* START Given material *

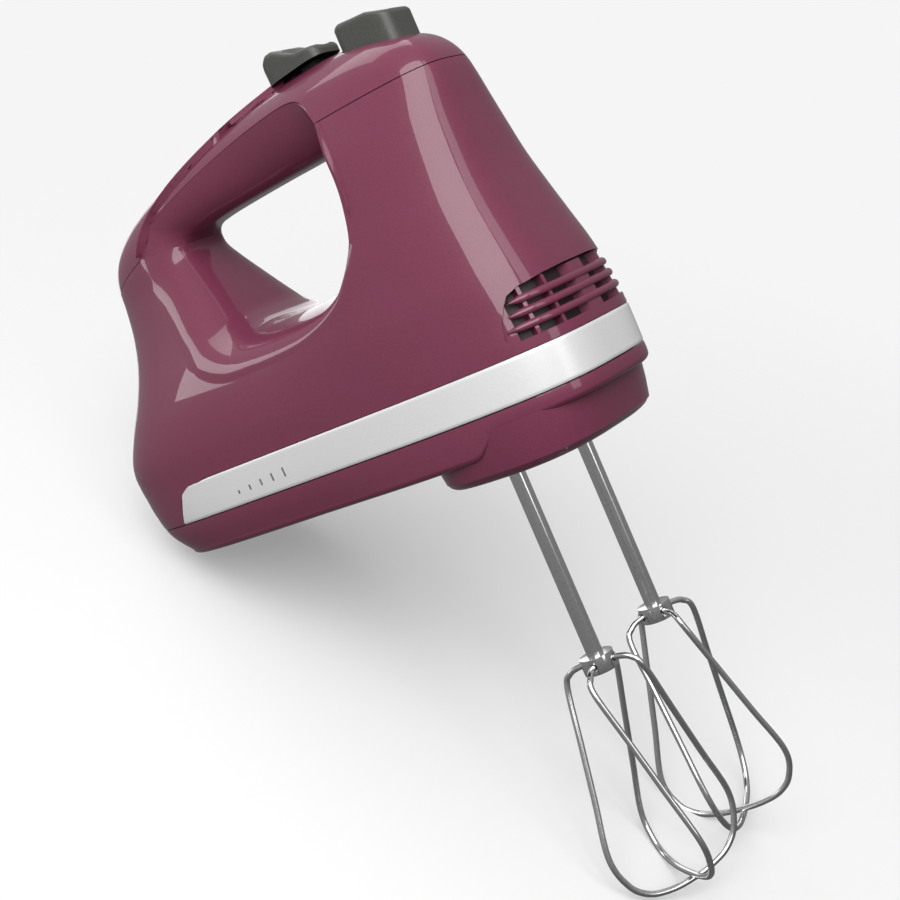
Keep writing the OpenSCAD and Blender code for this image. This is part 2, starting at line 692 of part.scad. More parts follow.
lug_low = spindle_low + 3;
lug_h = 5;
lug_reach = spindle_r - 0.3;
lug_w = 1.6;
module spindle(side) {
    color(steel) translate([0, side * axis_y, 0])
        difference() {
            translate([0, 0, spindle_low]) cylinder(r = spindle_r, h = spindle_high - spindle_low, $fn = 64);
            cylinder(r = spindle_bore, h = spindle_high + 1, $fn = 64);
            translate([-spindle_r - 1, -lug_w / 2 - fit_gap / 2, spindle_low - 1])
                cube([2 * spindle_r + 2, lug_w + fit_gap, lug_low + lug_h + 1 - spindle_low + push_gap]);
        }
}
module left_spindle() spindle(1);
module right_spindle() spindle(-1);
ring_z = bridge_z - 2.5;
module retaining_ring(side) {
    color(steel) translate([0, side * axis_y, ring_z])
        difference() {
            cylinder(r = spindle_r + 1.6, h = 1.2, $fn = 48);
            translate([0, 0, -1]) cylinder(r = spindle_r, h = 4, $fn = 48);
        }
}
module left_retaining_ring() retaining_ring(1);
module right_retaining_ring() retaining_ring(-1);

// Beaters
collar_z = -beater_drop - collar_h;
shaft_top = 54;
wire_z = -beater_drop - collar_h / 2;
module beater_shaft(side) {
    color(stainless) translate([0, side * axis_y, 0]) {
        translate([0, 0, collar_z]) cylinder(r = shaft_r, h = shaft_top - 1 - collar_z, $fn = 64);
        translate([0, 0, shaft_top - 1]) cylinder(r1 = shaft_r, r2 = shaft_r - 0.8, h = 1, $fn = 64);
        translate([-lug_reach, -lug_w / 2, lug_low]) cube([2 * lug_reach, lug_w, lug_h]);
    }
}
module left_beater_shaft() beater_shaft(1);
module right_beater_shaft() beater_shaft(-1);
socket_r = wire_d / 2 + running_gap;
module beater_collar(side) {
    color(stainless) translate([0, side * axis_y, collar_z]) rotate(side > 0 ? LEFT_TURN : RIGHT_TURN)
        difference() {
            cylinder(r = collar_d / 2, h = collar_h, $fn = 64);
            translate([0, 0, -1]) cylinder(r = shaft_r, h = collar_h + 2, $fn = 64);
            for (turn = [0:90:270]) rotate(turn)
                translate([shaft_r + 0.4, 0, collar_h / 2]) rotate([0, 90, 0]) cylinder(r = socket_r, h = 10, $fn = 24);
        }
}
module left_beater_collar() beater_collar(1);
module right_beater_collar() beater_collar(-1);

// One leg of a loop, as [radius, turn, height]: out of the collar, straight to the widest level,
// and round to the lowest point
LOOP_TWIST = 42;
function polar(r, turn, z) = [r * cos(turn), r * sin(turn), z];
function leg_points(base, low) =
    let (top = polar(collar_d / 2 + 8.5, base + 2, wire_z - 6),
        wide = polar(loop_r, base + LOOP_TWIST, wire_z - 0.75 * loop_h))
    concat([polar(collar_d / 2 - 1.6, base, wire_z), polar(collar_d / 2 + 1.5, base, wire_z),
        polar(collar_d / 2 + 5.6, base + 1, wire_z - 1.4)],
        [for (t = [0, 0.33, 0.67]) top + (wide - top) * t],
        [wide, polar(loop_r * 0.9, base + LOOP_TWIST + 2, low + (wire_z - 0.75 * loop_h - low) * 0.45),
            polar(loop_r * 0.68, base + LOOP_TWIST + 3, low + (wire_z - 0.75 * loop_h - low) * 0.16),
            polar(loop_r * 0.36, base + LOOP_TWIST + 4, low + (wire_z - 0.75 * loop_h - low) * 0.03)]);
function loop_keys(base, low) =
    let (leg = leg_points(base, low), back = leg_points(base + 180, low), n = len(back) - 1)
    concat(leg, [[0, 0, low]], [for (i = [n:-1:0]) back[i]]);
// Points on a smooth curve through the keys
function curve_at(keys, i, t) =
    let (n = len(keys) - 1, a = keys[max(i - 1, 0)], b = keys[i], c = keys[min(i + 1, n)], d = keys[min(i + 2, n)])
    0.5 * (2 * b + (c - a) * t + (2 * a - 5 * b + 4 * c - d) * t * t + (3 * b - a - 3 * c + d) * t * t * t);
function smooth_path(keys, steps) = concat(
    [for (i = [0:len(keys) - 2]) for (k = [0:steps - 1]) curve_at(keys, i, k / steps)], [keys[len(keys) - 1]]);
function unit(v) = v / norm(v);
// Frames carried along a path without spinning
function carried(path, i, side) = i == 0 ? side :
    let (before = carried(path, i - 1, side), ahead = unit(path[min(i + 1, len(path) - 1)] - path[i - 1]))
    unit(before - (before * ahead) * ahead);
module tube(path, r, sides, first_side) {
    n = len(path);
    points = [for (i = [0:n - 1])
        let (ahead = unit(path[min(i + 1, n - 1)] - path[max(i - 1, 0)]), u = carried(path, i, first_side),
            v = cross(ahead, u))
        for (k = [0:sides - 1]) path[i] + r * (cos(360 * k / sides) * u + sin(360 * k / sides) * v)];
    polyhedron(points = points, faces = concat([[for (k = [sides - 1:-1:0]) k]],
        [for (i = [0:n - 2]) for (k = [0:sides - 1])
            [i * sides + k, i * sides + (k + 1) % sides, (i + 1) * sides + (k + 1) % sides, (i + 1) * sides + k]],
        [[for (k = [0:sides - 1]) (n - 1) * sides + k]]), convexity = 8);
}
loop_low = wire_z - loop_h;
crossing_gap = 0.3;
module wire_loop(side, base, low) {
    color(stainless) translate([0, side * axis_y, 0])
        tube(smooth_path(loop_keys(base, low), 2), wire_d / 2, 8, [0, 0, 1]);
}
// The two beaters stand at different turns, so that their wires pass between each other
LEFT_TURN = 61;
RIGHT_TURN = 13;
high_low = loop_low + wire_d + crossing_gap;
module left_loop_a() wire_loop(1, LEFT_TURN, loop_low);
module left_loop_b() wire_loop(1, LEFT_TURN + 90, high_low);
module right_loop_a() wire_loop(-1, RIGHT_TURN, loop_low);
module right_loop_b() wire_loop(-1, RIGHT_TURN + 90, high_low);

// Speed slider on the handle's sloping top
slider_tilt = 2.5;
slider_front = -18;
slider_base = up(154);
slider_slot_w = 6;
tongue_back = -13;      // the tongue that carries the knob, from its rear end forward
tongue_length = 7;
module on_handle() {
    translate([slider_front, 0, slider_base]) rotate([0, -slider_tilt, 0]) children();
}
module slider_slot() {
    on_handle() translate([tongue_back - slider_travel - free_gap, -slider_slot_w / 2 - free_gap, -18])
        cube([tongue_length + slider_travel + 2 * free_gap, slider_slot_w + 2 * free_gap, 30]);
}
SLIDER_SIDE = [[0, 0], [0, 1.5], [-3, 4.5], [-8, 4.6], [-12, 6], [-15.5, 9], [-19, 10.6], [-23, 10.2],
    [-25.5, 7], [-27, 0]];
module speed_slider() {
    color(graphite) on_handle()
        intersection() {
            across(slider_width) polygon([for (p = SLIDER_SIDE) [p[0] * slider_length / 27, p[1] + free_gap]]);
            translate([-slider_length / 2, 0, 0]) linear_extrude(height = 20)
                polygon([for (k = [0:39]) let (t = 9 * k, c = cos(t), s = sin(t))
                    [slider_length / 2 * sign(c) * pow(abs(c), 0.5), slider_width / 2 * sign(s) * pow(abs(s), 0.5)]]);
        }
}
module slider_carrier() {
    color(moulded_black) on_handle() translate([tongue_back, -slider_slot_w / 2, -12])
        cube([tongue_length, slider_slot_w, 12 + free_gap]);
}
switch_top = slider_base - 14.5;
module speed_switch() {
    color(moulded_black) translate([slider_front - slider_length - slider_travel + 2, -7.5, switch_top - 8])
        cube([slider_length + slider_travel - 8, 15, 6]);
}

// Ejector
button_x = 3;
button_low = up(143.5);
button_top = up(160);
module button_plan(grow) {
    polygon([for (k = [0:39]) let (t = 9 * k, c = cos(t), s = sin(t))
        [(button_length / 2 + grow) * sign(c) * pow(abs(c), 0.5), (button_width / 2 + grow) * sign(s) * pow(abs(s), 0.5)]]);
}
module button_hole() {
    translate([button_x, 0, button_low - 12]) linear_extrude(height = 40) button_plan(free_gap);
}
module ejector_button() {
    color(graphite)
    difference() {
        translate([button_x, 0, button_low]) linear_extrude(height = button_top - button_low) button_plan(0);
        across(2 * button_width) polygon([[button_x - 40, button_top + 10], [button_x - 40, button_top - 1],
            [button_x - 9, button_top - 1], [button_x - 3, button_top - 2.4], [button_x + 4, button_top - 2],
            [button_x + 16, button_top - 6.5], [button_x + 40, button_top + 10]]);
    }
}
fork_z = spindle_high + button_travel + 1.5;
fork_h = 4;
module ejector_rod() {
    color(moulded_black) translate([0, 0, fork_z + fork_h]) cylinder(r = rod_r, h = button_low - fork_z - fork_h);
}
pin_r = spindle_bore - 0.5;
module ejector_fork() {
    color(moulded_black) {
        translate([-6, -axis_y - 4, fork_z]) cube([12, 2 * axis_y + 8, fork_h]);
        for (side = [-1, 1]) translate([0, side * axis_y, shaft_top + push_gap])
            cylinder(r = pin_r, h = fork_z + 1 - shaft_top - push_gap, $fn = 40);
    }
}
module ejector_spring() {
    color(steel) translate([0, 0, bridge_z + bridge_h])
        difference() {
            cylinder(r = 5.4, h = fork_z - bridge_z - bridge_h, $fn = 40);
            translate([0, 0, -1]) cylinder(r = 4.2, h = 40, $fn = 40);
        }
}

// Electrics in the handle and the tail
board_x = tail_x + 22;
module speed_board() {
    color([0.25, 0.42, 0.25]) translate([board_x, -16, 26]) cube([1.6, 32, 34]);
}
module capacitor() {
    color([0.85, 0.72, 0.30]) translate([board_x + 1.6, -8, 44]) cube([7, 16, 12]);
}
LEAD_R = 1.1;
// Each lead runs from the switch back along the handle and down the tail to the board
function lead_route(y) = [[slider_front - slider_length - slider_travel + 2, y, switch_top - 5],
    [along(-75), y, up(133)], [along(-95), y, up(129)], [along(-120), y, up(124)], [along(-134), y, up(115)],
    [along(-139), y, up(98)], [along(-143), y, up(80)], [board_x + 3, y, 66], [board_x + 3.2, y, 60.5]];
module supply_lead() {
    color(moulded_black) tube(smooth_path(lead_route(5), 2), LEAD_R, 8, [0, 1, 0]);
}
module return_lead() {
    color([0.9, 0.9, 0.9]) tube(smooth_path(lead_route(-5), 2), LEAD_R, 8, [0, 1, 0]);
}
gland_z = 48;
gland_r = 8;
gland_bore = 3.6;
flange_sunk = 0.3;
module cord_gland() {
    color(moulded_black) translate([tail_x - 1.2, 0, gland_z]) rotate([0, 90, 0])
        difference() {
            union() {
                cylinder(r = gland_r + 2, h = 1.2 + flange_sunk, $fn = 48);
                cylinder(r = gland_r, h = 14, $fn = 48);
            }
            translate([0, 0, -1]) cylinder(r = gland_bore, h = 20, $fn = 48);
        }
}

module screw(length) {
    cylinder(r = screw_r - 0.05, h = length, $fn = 24);
    difference() {
        cylinder(r = screw_head_r, h = 2, $fn = 24);
        for (turn = [0, 90]) rotate(turn) translate([-1.8, -0.4, -0.5]) cube([3.6, 0.8, 1.4]);
    }
}
module housing_screws() {
    color(steel) for (p = body_boss, side = [-1, 1])
        translate([p, side * body_boss_y, floor_z + 1]) screw(18);
}
module frame_screws() {
    color(steel) for (p = frame_boss, side = [-1, 1])
        translate([p[0], side * p[1], plate_z + plate_h + 2]) rotate([180, 0, 0]) screw(14);
}
module stator_screws() {
    color(steel) for (s = [-1, 1])
        translate([bracket_x - bracket_thick / 2 - 2, s * stator_screw_y, motor_z + s * stator_screw_z])
            rotate([0, 90, 0]) screw(frame_back + 3 - bracket_x + bracket_thick / 2 + 2);
}
COVER_SCREWS = [[-134, 121], [-92, 127]];
module cover_screws() {
    color(steel) for (p = side_line(COVER_SCREWS))
        translate([p[0], 0, p[1] - 2]) screw(9);
}

main_housing();
top_cover();
bottom_housing();
trim_band();
gear_frame();
left_lower_bush();
right_lower_bush();
left_upper_bush();
right_upper_bush();
front_bearing();
rear_bearing();
rear_bracket();
field_stator();
upper_field_coil();
lower_field_coil();
left_brush_holder();
right_brush_holder();
left_brush();
right_brush();
left_brush_spring();
right_brush_spring();
speed_switch();
speed_board();
capacitor();
supply_lead();
return_lead();
cord_gland();
fan_shroud();
ejector_spring();
housing_screws();
cover_screws();
frame_screws();
stator_screws();
armature_shaft();
armature_core();
armature_winding();
commutator();
cooling_fan();
worm();
left_spindle();
left_worm_gear();
left_retaining_ring();
right_spindle();
right_worm_gear();
right_retaining_ring();
left_beater_shaft();
left_beater_collar();
left_loop_a();
left_loop_b();
right_beater_shaft();
right_beater_collar();
right_loop_a();
right_loop_b();
speed_slider();
slider_carrier();
ejector_button();
ejector_rod();
ejector_fork();
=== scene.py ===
import bpy
import json
import math
import numpy as np
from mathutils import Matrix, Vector


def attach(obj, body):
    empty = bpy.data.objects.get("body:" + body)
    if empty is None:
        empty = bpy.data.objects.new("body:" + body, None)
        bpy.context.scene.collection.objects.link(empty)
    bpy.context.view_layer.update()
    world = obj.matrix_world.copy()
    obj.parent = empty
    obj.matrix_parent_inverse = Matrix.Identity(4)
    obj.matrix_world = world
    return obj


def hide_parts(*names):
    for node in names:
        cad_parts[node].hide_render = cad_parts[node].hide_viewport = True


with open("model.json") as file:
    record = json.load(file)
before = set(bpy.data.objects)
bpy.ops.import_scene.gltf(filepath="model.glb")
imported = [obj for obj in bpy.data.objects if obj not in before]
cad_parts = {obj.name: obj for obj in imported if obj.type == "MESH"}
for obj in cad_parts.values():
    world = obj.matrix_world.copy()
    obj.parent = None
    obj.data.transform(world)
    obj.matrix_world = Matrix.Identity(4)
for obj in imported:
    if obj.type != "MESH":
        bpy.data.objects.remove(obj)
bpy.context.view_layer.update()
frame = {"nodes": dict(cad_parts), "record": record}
MM = 0.001

# Camera: a 60 mm lens in front of the nose, a little to the right and below the handle,
# rolled so that the mixer leans over its beaters.
bpy.ops.object.select_all(action="DESELECT")
bpy.ops.object.camera_add(location=(0.3054, -0.4161, 0.0604),
                          rotation=[math.radians(a) for a in (84.2505, 23.4657, 37.4509)])
camera = bpy.context.object
camera.name = "studio_camera"
camera.data.lens = 60
camera.data.sensor_width = 36
camera.data.clip_start = 0.01
camera.data.dof.use_dof = False
bpy.context.scene.camera = camera
bpy.context.scene.view_settings.view_transform = "Standard"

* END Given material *

## Stated goal
As listed above, the lines from the line with "main_housing();" to the line with "bpy.data.objects.remove(obj)" are to be echoed exactly, with both ends included and nothing added.

## Answer below
main_housing();
top_cover();
bottom_housing();
trim_band();
gear_frame();
left_lower_bush();
right_lower_bush();
left_upper_bush();
right_upper_bush();
front_bearing();
rear_bearing();
rear_bracket();
field_stator();
upper_field_coil();
lower_field_coil();
left_brush_holder();
right_brush_holder();
left_brush();
right_brush();
left_brush_spring();
right_brush_spring();
speed_switch();
speed_board();
capacitor();
supply_lead();
return_lead();
cord_gland();
fan_shroud();
ejector_spring();
housing_screws();
cover_screws();
frame_screws();
stator_screws();
armature_shaft();
armature_core();
armature_winding();
commutator();
cooling_fan();
worm();
left_spindle();
left_worm_gear();
left_retaining_ring();
right_spindle();
right_worm_gear();
right_retaining_ring();
left_beater_shaft();
left_beater_collar();
left_loop_a();
left_loop_b();
right_beater_shaft();
right_beater_collar();
right_loop_a();
right_loop_b();
speed_slider();
slider_carrier();
ejector_button();
ejector_rod();
ejector_fork();
=== scene.py ===
import bpy
import json
import math
import numpy as np
from mathutils import Matrix, Vector


def attach(obj, body):
    empty = bpy.data.objects.get("body:" + body)
    if empty is None:
        empty = bpy.data.objects.new("body:" + body, None)
        bpy.context.scene.collection.objects.link(empty)
    bpy.context.view_layer.update()
    world = obj.matrix_world.copy()
    obj.parent = empty
    obj.matrix_parent_inverse = Matrix.Identity(4)
    obj.matrix_world = world
    return obj


def hide_parts(*names):
    for node in names:
        cad_parts[node].hide_render = cad_parts[node].hide_viewport = True


with open("model.json") as file:
    record = json.load(file)
before = set(bpy.data.objects)
bpy.ops.import_scene.gltf(filepath="model.glb")
imported = [obj for obj in bpy.data.objects if obj not in before]
cad_parts = {obj.name: obj for obj in imported if obj.type == "MESH"}
for obj in cad_parts.values():
    world = obj.matrix_world.copy()
    obj.parent = None
    obj.data.transform(world)
    obj.matrix_world = Matrix.Identity(4)
for obj in imported:
    if obj.type != "MESH":
        bpy.data.objects.remove(obj)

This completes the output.